Where American agriculture is involved, American agricultural subsidies are usually involved too. Subsidies tend to distort resource use, raise food prices, cost taxpayers millions or billions, plus cause environmental damage of various kinds.
Are peanut farmers subsidized? This website claims: “Total Payments 1995-2012. Peanut Quota Buyout Program, $1,289,001,708.” (EWG Farm Subsidies) Update: “Peanut Subsidies in the United States totaled $5.9 billion from 1995-2020.” (EWG). For another source, the American Enterprise Institute argues that farm subsidies should be reduced or ended. And AEI 2023 Farm Bill page.
So a billion dollars to keep the price of peanuts up (perhaps so the American public won’t suffer from low-price peanut butter). And these subsidized peanuts require irrigation. I haven’t researched how much water flows to subsidized peanuts from rivers delivering fresh water to Florida oyster beds.
Students researching the marine natural resource topic will notice that wherever there are rivers there are usually farmers drawing water to irrigate crops. And where those rivers empty into oceans marine ecosystems are often in flux from declining fresh water flows and agricultural run-off. So farming often competes with marine natural resource uses for coastal fisheries and oyster beds.

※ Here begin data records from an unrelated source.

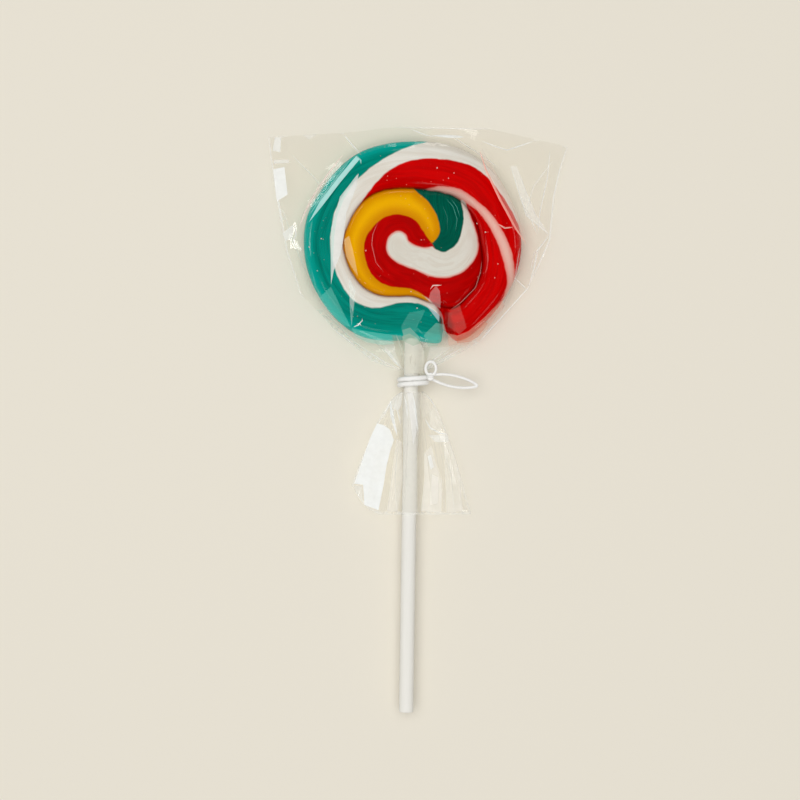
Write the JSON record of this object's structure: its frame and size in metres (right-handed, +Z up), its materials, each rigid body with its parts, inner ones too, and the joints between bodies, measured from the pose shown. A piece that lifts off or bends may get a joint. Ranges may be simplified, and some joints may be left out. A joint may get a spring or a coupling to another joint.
{
  "type": "swirl lollipop",
  "caption": "Round flat hard-candy lollipop with a coiled striped swirl on a paper stick, wrapped in a clear film bag tied at the neck with white cord.",
  "frame": {"origin": "on the flat back of the candy, under the middle of the disc, on the surface that the part lies on", "axes": "+X to the right of the shown face, +Y from the stick towards the top of the candy, +Z up out of the shown face"},
  "size_m": [0.0936, 0.1826, 0.0106],
  "materials": {
    "candy": "glossy boiled sugar in red, white, teal and yellow stripes",
    "paper_stick": "smooth rolled white paper",
    "clear_film": "clear glossy creased film",
    "white_cord": "matte covered elastic"
  },
  "bodies": {
    "root": {"candy": "candy", "stick": "paper_stick", "wrapper": "clear_film", "tie": "white_cord"}
  },
  "joints": []
}
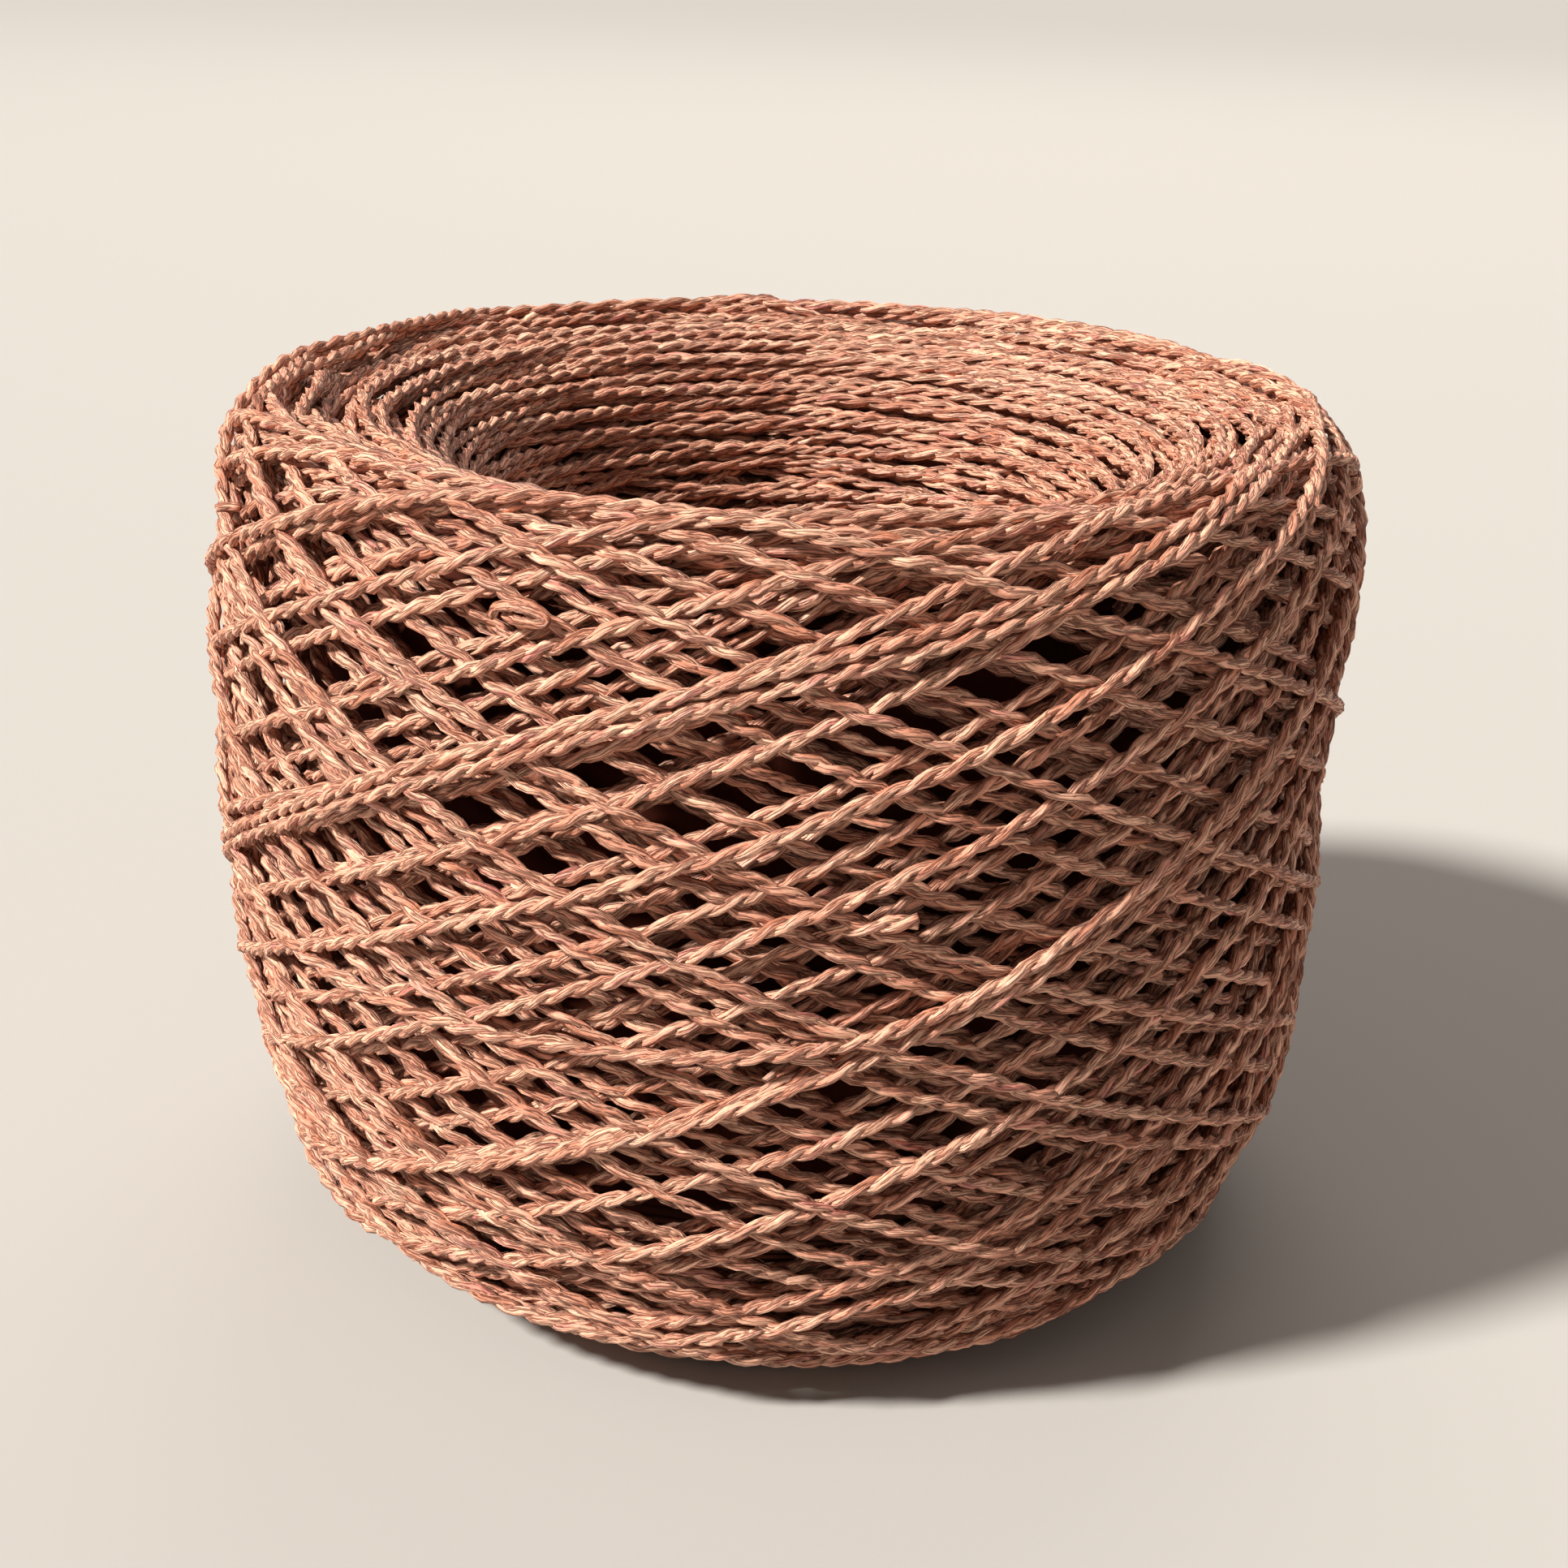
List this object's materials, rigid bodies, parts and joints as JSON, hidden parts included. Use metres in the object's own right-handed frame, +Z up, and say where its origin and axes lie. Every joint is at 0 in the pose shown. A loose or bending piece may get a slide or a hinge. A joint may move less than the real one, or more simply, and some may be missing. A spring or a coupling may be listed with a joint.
{
  "type": "ball of paper raffia yarn",
  "caption": "Cross-wound ball of two-ply paper raffia yarn with a dished top and a hole through its middle.",
  "frame": {"origin": "centre of the bounding box at the surface that the ball stands on", "axes": "+Z up along the hole, +X to the right and +Y away in the picture's view"},
  "size_m": [0.1178, 0.119, 0.09],
  "materials": {
    "paper_raffia": "twisted peach-pink paper, matt with a faint sheen along each strand"
  },
  "bodies": {
    "root": {"yarn_ball": "paper_raffia"}
  },
  "joints": []
}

Higher prices for water stimulate farmers to conserve water, and interestingly, can sometimes can improve yields (“When USDA Researcher Wilson Faircloth began his recent presentation to the annual South Carolina peanut meeting talking about cutting back on irrigation water to improve yields, he got mostly blank stares.” Southeast Farm Press, May 6, 2011)
Some fish farming firms and researchers decided to go where the water is, and are fattening their fish in rice fields. Still, it is not clear that rice is the ideal crop for desert-like ecosystems. Instead, the weak water rights institutions in California mean land-owners have “use-rights” to a certain amount of water each year, but they can’t sell that water to other willing to pay for transfer and use. These “use it or lose it” water allocation institutions become “misuse it or lose it” as fields are flooded to grow rice in a desert, Similarly, water used to irrigate peanuts in Georgia harms the marine ecosystems in Florida that require fresh water flows for oysters.